The Readiness Factor: You Can't Force the Bloom
In gardening, you can provide perfect soil, ideal sunlight, and precise watering, but you cannot force a seed to sprout before its time. Growth follows its own timeline.
The same applies to human development. You can create optimal conditions, but you cannot force readiness.
This applies equally to these scenarios:
- The employee who "should" be ready for management
- The partner who "should" be ready for commitment
- The child who "should" be ready for independence
- The part of yourself that "should" be ready to let go
How to Tell If Your Expectations Are Actually Realistic
Here are five questions to assess whether you're setting realistic expectations for change:
- Would you apply this timeline to yourself? If someone expected you to permanently change a lifelong habit in two weeks, would you consider that reasonable?
- Are you confusing comprehension with integration? Understanding a concept intellectually is wildly different from embodying it emotionally and behaviorally. Remember that.
- Are you accounting for stress regression? Under pressure, people revert to established patterns. Does your expectation factor this in?
- Have you established clear, incremental progress markers? Vague expectations like "communicate better" are impossible to measure or achieve.

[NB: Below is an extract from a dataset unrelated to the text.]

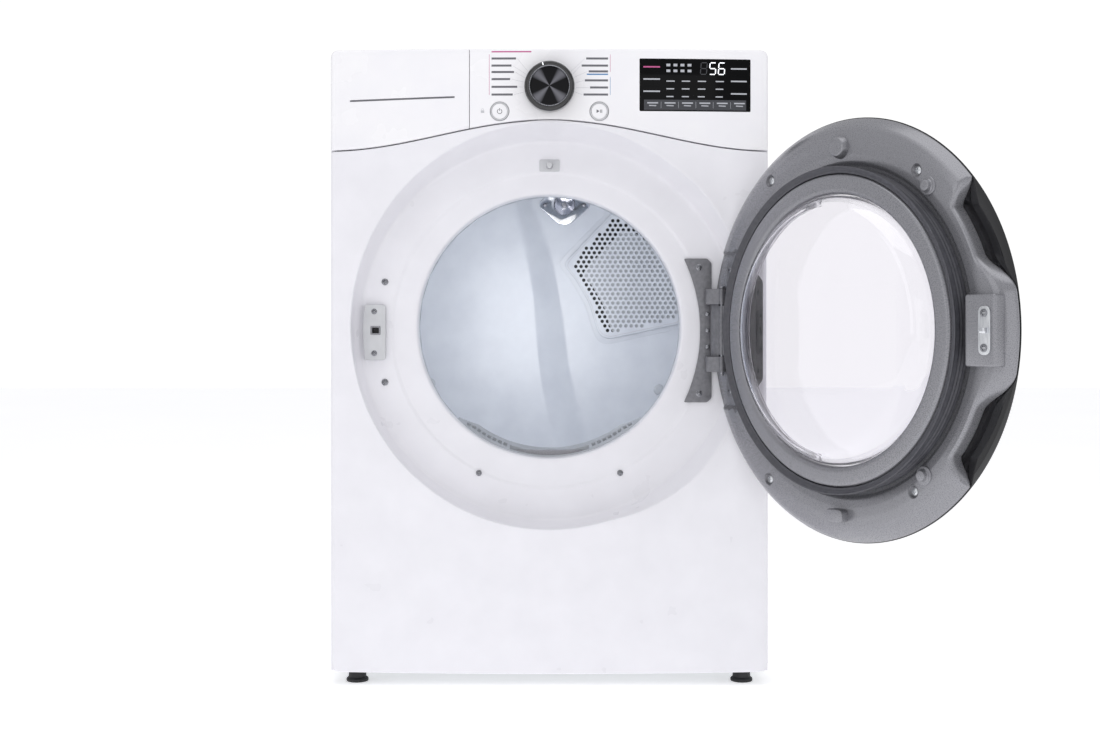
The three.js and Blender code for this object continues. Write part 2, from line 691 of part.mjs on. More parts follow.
function blowerHousing() {
  const { x, z } = MOTOR;
  return rodY(88, -204, -141, x, z, 28).add(block(-94, x, -204, -141, 14, 119))
    .subtract(rodY(85.6, -201.6, -143.4, x, z, 28).add(block(-91.6, x, -201.6, -143.4, 16.4, 116.6)))
    .subtract(rodY(46, -210, -200, x, z, 24))
    .subtract(rodY(14, -145, -130, x, z))
    .subtract(rodY(47, -145, -130, EXHAUST.x, EXHAUST.z, 24));
}

function blowerWheel() {
  let wheel = turned([[6.5, -34], [12, -34], [12, 0], [70, 0], [70, 3], [6.5, 3]], 24)
    .add(turned([[60, -38], [70, -38], [70, -35], [60, -35]], 24));
  const blades = 10;
  for (let i = 0; i < blades; i += 1) {
    const blade = new THREE.BoxGeometry(2, 37, 16);
    blade.translate(0, -18, 61);
    blade.rotateY(i * 2 * Math.PI / blades);
    wheel = wheel.add(solid(blade));
  }
  return wheel;
}

function exhaustDuct() {
  const { x, z, r, end } = EXHAUST;
  return turned([[r - 1.5, -140.6], [r, -140.6], [r, end], [r - 1.5, end]], 24).translate([x, 0, z]);
}

function heaterHousing() {
  return block(150, 270, 100, 302, 40, 150).subtract(block(151.5, 268.5, 90, 310, 41.5, 148.5));
}

function rearAirDuct() {
  const y0 = REAR_WALL_Y + 2 + GAP;
  return block(20, 275, y0, 346, 30, 790)
    .subtract(block(21.5, 273.5, y0 + 1.5, 344.5, 31.5, 788.5))
    .subtract(slabXZ(inletOutline(0.88), y0 - 2, y0 + 3))
    .subtract(block(152, 268, y0 - 2, y0 + 3, 42, 148));
}

// Drive ---------------------------------------------------------------------------------------

const PIVOT = { x: IDLER.x - IDLER_ARM, z: IDLER.z - IDLER_ARM };

function motorBody() {
  const { x, z } = MOTOR;
  return turned([[31, -118], [58, -118], [58, -14], [31, -14]], 24).translate([x, 0, z])
    .add(block(78, 162, -100, -32, 5, 60).subtract(rodY(45, -110, -20, x, z, 24)))
    .add(block(70, 205, -116, 46, 3, 6))
    .add(block(PIVOT.x - 8, PIVOT.x + 8, 40.4, 46, 5, PIVOT.z + 8))
    .add(rodY(5, 33, 42, PIVOT.x, PIVOT.z));
}

function motorShaft() {
  return turned([
    [0, -192], [6, -192], [6, -96], [28, -96], [28, -32], [6, -32], [6, 15], [12.5, 15], [12.5, 17.5],
    [PULLEY_R, 18], [PULLEY_R, 32], [12.5, 32.5], [12.5, 35], [0, 35],
  ], 12);
}

function idlerArm() {
  const [a, b] = [PIVOT, IDLER];
  const half = 7 / Math.SQRT2;
  return slabXZ([
    [a.x + half, a.z - half], [b.x + half, b.z - half], [b.x - half, b.z + half], [a.x - half, a.z + half],
  ], 34.4, 38.4)
    .add(rodY(10, 34.4, 38.4, a.x, a.z))
    .add(rodY(9, 34.4, 38.4, b.x, b.z))
    .add(rodY(5, 16, 36, b.x, b.z))
    .subtract(rodY(5.6, 30, 42, a.x, a.z));
}

function idlerPulley() {
  const { r } = IDLER;
  return turned([[5.6, 17], [r + 2, 17], [r, 19], [r, 31], [r + 2, 33], [5.6, 33]], 20);
}

// The outer boundary of a set of points, walked once round.
function hull(points) {
  const sorted = [...points].sort((a, b) => a[0] - b[0] || a[1] - b[1]);
  const turn = (o, a, b) => (a[0] - o[0]) * (b[1] - o[1]) - (a[1] - o[1]) * (b[0] - o[0]);
  const chain = (list) => {
    const kept = [];
    for (const p of list) {
      while (kept.length > 1 && turn(kept[kept.length - 2], kept[kept.length - 1], p) <= 1e-6) kept.pop();
      kept.push(p);
    }
    kept.pop();
    return kept;
  };
  return [...chain(sorted), ...chain(sorted.reverse())];
}

// A flat loop round drum, motor pulley and idler.
function driveBelt() {
  const loop = (extra) => hull([
    ...arc(0, DRUM_Z, DRUM_R + 1.7 + extra, 0, 360, 48),
    ...arc(MOTOR.x, MOTOR.z, PULLEY_R + 1.2 + extra, 0, 360, 12),
    ...arc(IDLER.x, IDLER.z, IDLER.r + 1.1 + extra, 0, 360, 18),
  ]);
  return slabXZ(loop(BELT.thick), BELT.y0, BELT.y1).subtract(slabXZ(loop(0), BELT.y0 - 1, BELT.y1 + 1));
}

function roller() {
  return turned([[5.6, -9], [ROLLER_R, -8], [ROLLER_R, 8], [5.6, 9]], 20);
}

// Assembly ------------------------------------------------------------------------------------

const dryer = new THREE.Group();

function addCabinet() {
  part('left_side_panel', sidePanel(-1), WHITE, dryer);
  part('right_side_panel', sidePanel(1), WHITE, dryer);
  part('top_panel', topPanel(), WHITE, dryer);
  part('rear_panel', rearPanel(), GALVANISED, dryer);
  part('terminal_cover', terminalCover(), GALVANISED, dryer);
  part('base_pan', basePan(), GALVANISED, dryer);
  part('front_panel', frontPanel(), WHITE, dryer);
  for (const [name, sx, sy] of [
    ['foot_front_left', -1, -1], ['foot_front_right', 1, -1], ['foot_rear_left', -1, 1], ['foot_rear_right', 1, 1],
  ]) {
    const mesh = part(name, foot(), BLACK_PLASTIC, dryer);
    mesh.rotation.x = Math.PI / 2;
    mesh.position.set(sx * FOOT.x, sy * FOOT.y, 0);
  }
}

function addControls() {
  part('control_fascia', controlFascia(), WHITE, dryer);
  part('display_window', displayWindow(), BLACK_GLOSS, dryer);
  part('control_board', block(138, 316, -339.6, -338, DISPLAY.z0 - 3, DISPLAY.z1 + 3), BOARD_GREEN, dryer);
  part('program_dial', dial(), BLACK_GLOSS, dryer).position.set(0, frontAt(0) - 1, DIAL_Z);
  const buttonY = frontAt(BUTTON_X);
  part('power_button', pushButton(), LIGHT_PLASTIC, dryer).position.set(-BUTTON_X, buttonY, BUTTON_Z);
  part('start_button', pushButton(), LIGHT_PLASTIC, dryer).position.set(BUTTON_X, buttonY, BUTTON_Z);
  part('drawer_front', drawerFront(), WHITE, dryer);
  part('drawer_tray', drawerTray(), LIGHT_PLASTIC, dryer);
  part('drawer_housing', drawerHousing(), LIGHT_PLASTIC, dryer);
}

function addDoorFittings() {
  part('latch_catch', latchCatch(), GREY_PLASTIC, dryer).position.z = DISH_Z;
  part('hinge_cabinet_leaf', hingeCabinetLeaf(), HINGE_STEEL, dryer).position.z = DISH_Z;
  part('hinge_pin', hingePin(), HINGE_STEEL, dryer).position.z = DISH_Z;
  const plunger = turned([[0, -20], [4.5, -19], [4.5, 8], [8, 8], [8, 11], [0, 11]], 12);
  part('door_switch_plunger', plunger, LIGHT_PLASTIC, dryer).position.set(0, FRONT_Y + DISH_FLOOR + 2, DISH_Z + 261);
}

// The door is modelled closed and stands open, turned about its pin.
function addDoor() {
  const door = new THREE.Group();
  door.position.set(HINGE_X, DOOR_Y + HINGE_Y, DISH_Z);
  door.rotation.z = THREE.MathUtils.degToRad(DOOR_OPEN);
  dryer.add(door);
  const closed = new THREE.Group();
  closed.position.set(-HINGE_X, -HINGE_Y, 0);
  door.add(closed);
  part('door_frame', doorFrame(), GREY_PLASTIC, closed);
  part('door_outer_ring', doorOuterRing(), BLACK_GLOSS, closed);
  part('door_outer_window', doorOuterWindow(), CLEAR_GLASS, closed);
  part('door_glass', doorGlass(), CLEAR_GLASS, closed);
  part('door_gasket', doorGasket(), RUBBER, closed);
  part('door_hinge_cover', doorHingeCover(), BLACK_PLASTIC, closed);
  part('door_strike', doorStrike(), ALUMINIUM, closed);
  part('hinge_door_leaf', hingeDoorLeaf(), HINGE_STEEL, closed);
}

function addDrum() {
  part('drum_shell', drumShell(), ENAMEL, dryer).position.z = DRUM_Z;
  for (const [i, name] of ['lifter_1', 'lifter_2', 'lifter_3'].entries()) {
    const mesh = part(name, lifter(), ENAMEL, dryer);
    mesh.position.z = DRUM_Z;
    mesh.rotation.y = i * 2 * Math.PI / 3;
  }
  part('front_bulkhead', frontBulkhead(), GALVANISED, dryer);
  part('rear_bulkhead', rearBulkhead(), ENAMEL, dryer);
  const frontFelt = turned([[279.2, -256], [283, -256], [283, -240], [279.2, -240]]);
  part('front_felt_seal', frontFelt, FELT, dryer).position.z = DRUM_Z;
  const rearFelt = turned([[313.2, 272], [321, 272], [321, 296], [313.2, 296]]);
  part('rear_felt_seal', rearFelt, FELT, dryer).position.z = DRUM_Z;
  part('inlet_grille', inletGrille(), GALVANISED, dryer);
  part('lamp_bezel', lampBezel(), ALUMINIUM, dryer);
  part('lamp_lens', lampLens(), CLEAR_GLASS, dryer).position.set(LAMP.x, REAR_WALL_Y, LAMP.z);
  part('outlet_grille', outletGrille(), GREY_PLASTIC, dryer);
  for (const [name, side, y] of [
    ['roller_front_left', -1, -211], ['roller_front_right', 1, -211],
    ['roller_rear_left', -1, 273], ['roller_rear_right', 1, 273],
  ]) {
    part(name, roller(), RUBBER, dryer).position.set(side * ROLLER_OFFSET, y, DRUM_Z - ROLLER_OFFSET);
  }
}

function addAirPath() {
  part('lint_duct', lintDuct(), LIGHT_PLASTIC, dryer);
  part('lint_filter', lintFilter(), GREY_PLASTIC, dryer);
  part('blower_housing', blowerHousing(), LIGHT_PLASTIC, dryer);
  part('exhaust_duct', exhaustDuct(), GALVANISED, dryer);
  part('heater_housing', heaterHousing(), GALVANISED, dryer);
  part('rear_air_duct', rearAirDuct(), GALVANISED, dryer);
}

function addDrive() {
  part('motor_body', motorBody(), GALVANISED, dryer);
  part('motor_shaft', motorShaft(), ALUMINIUM, dryer).position.set(MOTOR.x, 0, MOTOR.z);
  part('blower_wheel', blowerWheel(), BLACK_PLASTIC, dryer).position.set(MOTOR.x, -157, MOTOR.z);
  part('idler_arm', idlerArm(), GALVANISED, dryer);
  part('idler_pulley', idlerPulley(), BLACK_PLASTIC, dryer).position.set(IDLER.x, 0, IDLER.z);
  part('drive_belt', driveBelt(), RUBBER, dryer);
}

addCabinet();
addControls();
addDoorFittings();
addDoor();
addDrum();
addAirPath();
addDrive();

export default dryer;
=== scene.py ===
"""A front-loading clothes dryer with its round door swung open on the right.

All lengths are millimetres unless a name says otherwise; the mesh maker turns them to metres.
+Z is up, +X is to the right seen from the front, and the front faces -Y.
"""
import math

import bmesh
import bpy
import numpy as np
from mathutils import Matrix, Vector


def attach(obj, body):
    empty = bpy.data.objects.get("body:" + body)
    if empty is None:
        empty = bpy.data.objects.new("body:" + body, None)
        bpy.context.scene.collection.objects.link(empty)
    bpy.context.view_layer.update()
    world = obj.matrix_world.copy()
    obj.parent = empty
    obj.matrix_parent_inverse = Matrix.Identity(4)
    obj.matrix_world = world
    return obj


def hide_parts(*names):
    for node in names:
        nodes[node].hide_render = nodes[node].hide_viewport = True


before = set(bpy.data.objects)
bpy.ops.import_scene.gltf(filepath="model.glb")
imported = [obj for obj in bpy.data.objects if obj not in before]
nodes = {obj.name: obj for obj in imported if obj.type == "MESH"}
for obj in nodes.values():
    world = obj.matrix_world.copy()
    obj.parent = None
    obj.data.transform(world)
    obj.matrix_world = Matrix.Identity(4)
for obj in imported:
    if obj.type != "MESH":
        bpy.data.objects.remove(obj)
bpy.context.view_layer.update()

MM = 0.001

# Cabinet
HALF_W = 343
HEIGHT = 972
FRONT_Y = -350
BULGE = 15
EDGE_R = 10
CORNER_R = 12
RETURN_Y = -337
TOP_BACK_Y = -292

# Recess, opening and drum
DISH_Z = 534
DRUM_Z = 540
DISH_FLOOR = 36
DISH_R = 309
REAR_WALL_Y = 300

# Control strip
SEAM_LOW = 279.5
SEAM_RISE = 46.5
SEAM_GAP = 2
DRAWER_EDGE_X = -124
DIAL_Z = DISH_Z + 377
BUTTON_X = 77.4
BUTTON_Z = DISH_Z + 340.5
BUTTON_R = 14.4

# Door, modelled closed about its own centre and then swung open about its pin
PIN = np.array([269.5, -352.5, DISH_Z])
PIN_FROM_CENTRE = np.array([269.5, 5.5, 0])
DOOR_OPEN = math.radians(123.3)
DOOR_R = 299.7
RIM_Y = -4
DOME = 45
WINDOW_R = 240
SHOULDER = 14
STRIKE_PAD = 29
BAY = 118

SWITCH_Z = DISH_Z + 261
LAMP_X, LAMP_Z = 30, DISH_Z + 250


# Camera -----------------------------------------------------------------------------------------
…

- Are you providing the necessary support structure? Sustainable change requires environmental reinforcement, not just individual willpower.
The Final, Uncomfortable Truth
Here's the jarring reality we all need to face: The people in your life who frustrate you with their inability to change quickly enough might be mirroring your own resistance to transformation. Your impatience with others reveals precisely where you lack self-compassion for your own growth journey.
The expectations you place on others might be the same ones suffocating your potential.
So perhaps the most important question isn't when they'll change, but whether you're brave enough to create spaces – in business, relationships, and within yourself – where growth is nurtured rather than forced, measured in authentic progress rather than perfect performance, and valued for its depth rather than its speed.
Because the brutal truth is this: The most profound evolutions of character happen in the shadows of everyday decisions – not in dramatic declarations or public transformations. They unfold in the quiet moments when you choose differently despite every instinct screaming for familiarity. In the unglamorous spaces between who you were and who you're becoming, where no audience validates the struggle.
Are you brave enough to embrace the uncomfortable silence of real change?